Problem >> Within the entries below, find the portion that opens with the line containing "nodes = [o for" and closes with the line containing "obj.parent = None". Retype that portion exactly and only.

Data for the task >>

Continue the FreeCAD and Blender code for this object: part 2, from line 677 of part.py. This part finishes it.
---
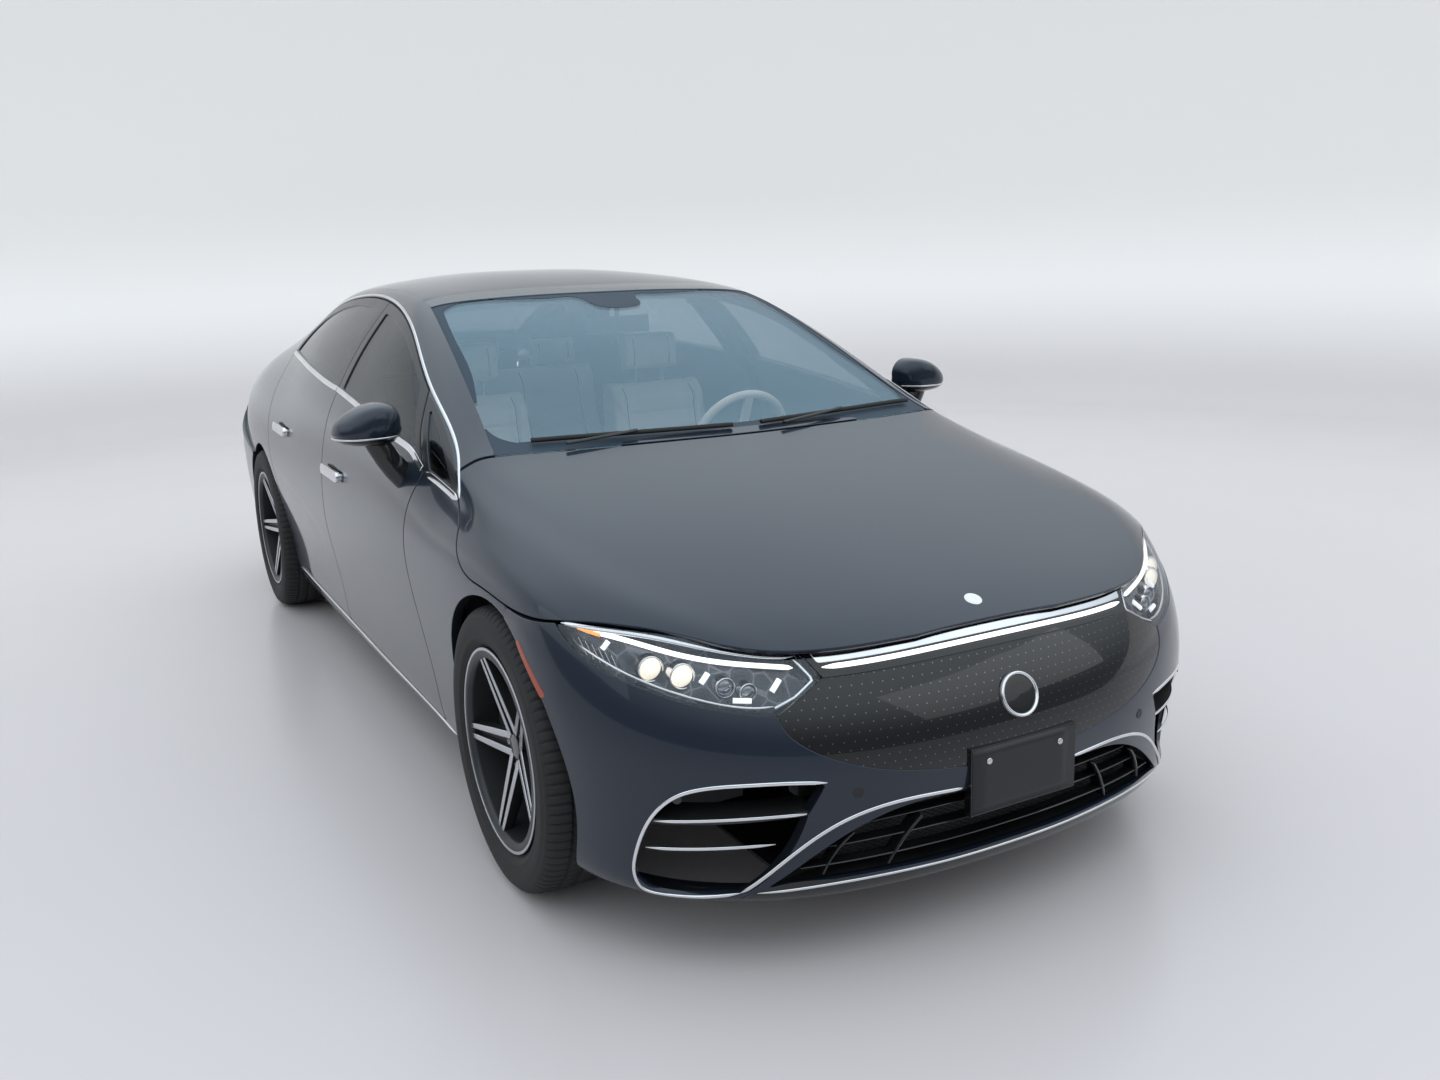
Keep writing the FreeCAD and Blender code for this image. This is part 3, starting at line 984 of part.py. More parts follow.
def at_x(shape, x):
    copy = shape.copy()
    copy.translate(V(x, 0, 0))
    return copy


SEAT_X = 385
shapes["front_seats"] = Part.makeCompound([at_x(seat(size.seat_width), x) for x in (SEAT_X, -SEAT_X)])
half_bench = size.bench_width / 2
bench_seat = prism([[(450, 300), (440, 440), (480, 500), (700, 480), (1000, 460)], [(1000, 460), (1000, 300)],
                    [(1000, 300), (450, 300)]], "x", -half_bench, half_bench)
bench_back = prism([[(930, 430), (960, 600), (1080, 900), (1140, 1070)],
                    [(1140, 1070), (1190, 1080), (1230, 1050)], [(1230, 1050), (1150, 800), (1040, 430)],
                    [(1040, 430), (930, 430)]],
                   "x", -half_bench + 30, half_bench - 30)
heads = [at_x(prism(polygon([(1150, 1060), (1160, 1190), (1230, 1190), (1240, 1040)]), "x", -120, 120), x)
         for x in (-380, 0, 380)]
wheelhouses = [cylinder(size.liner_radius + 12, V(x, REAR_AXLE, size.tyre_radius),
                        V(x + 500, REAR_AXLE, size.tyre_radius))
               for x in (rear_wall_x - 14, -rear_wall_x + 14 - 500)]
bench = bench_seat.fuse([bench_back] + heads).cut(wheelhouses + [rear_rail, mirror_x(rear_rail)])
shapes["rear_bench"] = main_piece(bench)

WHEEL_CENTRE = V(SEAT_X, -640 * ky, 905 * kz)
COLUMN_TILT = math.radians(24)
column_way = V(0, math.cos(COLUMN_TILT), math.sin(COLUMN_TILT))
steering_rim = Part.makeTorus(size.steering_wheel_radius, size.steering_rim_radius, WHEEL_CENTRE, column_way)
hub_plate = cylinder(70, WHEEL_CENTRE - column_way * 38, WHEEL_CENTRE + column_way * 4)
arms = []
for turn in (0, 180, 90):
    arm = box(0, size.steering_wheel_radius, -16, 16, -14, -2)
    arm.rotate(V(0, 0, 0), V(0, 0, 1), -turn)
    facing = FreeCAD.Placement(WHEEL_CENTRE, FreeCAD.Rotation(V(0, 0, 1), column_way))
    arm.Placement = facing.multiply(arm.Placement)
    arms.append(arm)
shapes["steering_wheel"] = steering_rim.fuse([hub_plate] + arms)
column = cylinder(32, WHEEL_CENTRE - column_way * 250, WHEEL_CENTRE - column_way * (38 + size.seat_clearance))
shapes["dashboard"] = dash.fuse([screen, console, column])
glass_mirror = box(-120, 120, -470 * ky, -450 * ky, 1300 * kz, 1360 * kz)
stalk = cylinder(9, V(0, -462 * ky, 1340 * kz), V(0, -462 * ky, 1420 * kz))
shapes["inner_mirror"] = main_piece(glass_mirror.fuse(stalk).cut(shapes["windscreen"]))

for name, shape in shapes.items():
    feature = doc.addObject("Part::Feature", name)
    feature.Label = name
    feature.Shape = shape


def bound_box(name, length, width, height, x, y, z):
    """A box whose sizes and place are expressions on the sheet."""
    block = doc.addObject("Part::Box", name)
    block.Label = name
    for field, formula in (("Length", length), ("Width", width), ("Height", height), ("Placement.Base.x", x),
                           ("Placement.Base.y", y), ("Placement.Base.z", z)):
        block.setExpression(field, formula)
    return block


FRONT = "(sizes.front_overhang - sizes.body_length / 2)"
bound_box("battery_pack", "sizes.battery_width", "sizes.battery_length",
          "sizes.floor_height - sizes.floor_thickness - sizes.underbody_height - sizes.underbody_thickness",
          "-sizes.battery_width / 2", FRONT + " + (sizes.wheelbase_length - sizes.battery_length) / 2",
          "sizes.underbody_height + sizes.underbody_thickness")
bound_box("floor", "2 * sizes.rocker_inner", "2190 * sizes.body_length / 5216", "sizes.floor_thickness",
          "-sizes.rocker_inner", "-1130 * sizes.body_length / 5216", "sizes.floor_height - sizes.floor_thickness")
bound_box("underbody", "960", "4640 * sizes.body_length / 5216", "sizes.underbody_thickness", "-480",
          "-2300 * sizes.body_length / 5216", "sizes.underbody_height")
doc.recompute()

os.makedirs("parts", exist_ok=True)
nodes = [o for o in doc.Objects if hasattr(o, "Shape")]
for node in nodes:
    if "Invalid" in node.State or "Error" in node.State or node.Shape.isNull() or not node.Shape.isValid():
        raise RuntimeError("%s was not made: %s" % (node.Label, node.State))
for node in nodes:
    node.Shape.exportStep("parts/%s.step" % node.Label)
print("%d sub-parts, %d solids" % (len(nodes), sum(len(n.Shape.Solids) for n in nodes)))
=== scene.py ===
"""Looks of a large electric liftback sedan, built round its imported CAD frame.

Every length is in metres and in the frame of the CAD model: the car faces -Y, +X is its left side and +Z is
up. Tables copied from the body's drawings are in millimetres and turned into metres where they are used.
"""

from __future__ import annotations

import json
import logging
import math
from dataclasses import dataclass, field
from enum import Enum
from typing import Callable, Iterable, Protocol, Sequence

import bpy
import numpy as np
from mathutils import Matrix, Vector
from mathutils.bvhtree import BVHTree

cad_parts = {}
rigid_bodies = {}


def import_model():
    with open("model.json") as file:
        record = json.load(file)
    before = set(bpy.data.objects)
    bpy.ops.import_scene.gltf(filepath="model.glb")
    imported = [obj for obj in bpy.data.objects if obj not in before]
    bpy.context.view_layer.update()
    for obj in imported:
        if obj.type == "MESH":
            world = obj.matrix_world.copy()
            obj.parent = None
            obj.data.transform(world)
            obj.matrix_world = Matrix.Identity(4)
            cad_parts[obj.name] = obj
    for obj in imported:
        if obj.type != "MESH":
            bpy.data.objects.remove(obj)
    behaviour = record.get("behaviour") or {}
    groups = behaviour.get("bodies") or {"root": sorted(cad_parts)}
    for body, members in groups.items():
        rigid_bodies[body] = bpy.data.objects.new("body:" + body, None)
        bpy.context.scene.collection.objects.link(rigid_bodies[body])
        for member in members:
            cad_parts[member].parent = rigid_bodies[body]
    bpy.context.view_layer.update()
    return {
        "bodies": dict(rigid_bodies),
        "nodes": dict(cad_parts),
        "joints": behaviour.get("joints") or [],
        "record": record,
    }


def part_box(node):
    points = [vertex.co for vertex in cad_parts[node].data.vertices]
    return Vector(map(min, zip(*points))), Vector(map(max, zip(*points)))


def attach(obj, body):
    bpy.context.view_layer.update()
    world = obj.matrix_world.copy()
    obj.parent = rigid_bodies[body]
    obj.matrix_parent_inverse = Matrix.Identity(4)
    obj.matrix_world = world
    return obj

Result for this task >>
nodes = [o for o in doc.Objects if hasattr(o, "Shape")]
for node in nodes:
    if "Invalid" in node.State or "Error" in node.State or node.Shape.isNull() or not node.Shape.isValid():
        raise RuntimeError("%s was not made: %s" % (node.Label, node.State))
for node in nodes:
    node.Shape.exportStep("parts/%s.step" % node.Label)
print("%d sub-parts, %d solids" % (len(nodes), sum(len(n.Shape.Solids) for n in nodes)))
=== scene.py ===
"""Looks of a large electric liftback sedan, built round its imported CAD frame.

Every length is in metres and in the frame of the CAD model: the car faces -Y, +X is its left side and +Z is
up. Tables copied from the body's drawings are in millimetres and turned into metres where they are used.
"""

from __future__ import annotations

import json
import logging
import math
from dataclasses import dataclass, field
from enum import Enum
from typing import Callable, Iterable, Protocol, Sequence

import bpy
import numpy as np
from mathutils import Matrix, Vector
from mathutils.bvhtree import BVHTree

cad_parts = {}
rigid_bodies = {}


def import_model():
    with open("model.json") as file:
        record = json.load(file)
    before = set(bpy.data.objects)
    bpy.ops.import_scene.gltf(filepath="model.glb")
    imported = [obj for obj in bpy.data.objects if obj not in before]
    bpy.context.view_layer.update()
    for obj in imported:
        if obj.type == "MESH":
            world = obj.matrix_world.copy()
            obj.parent = None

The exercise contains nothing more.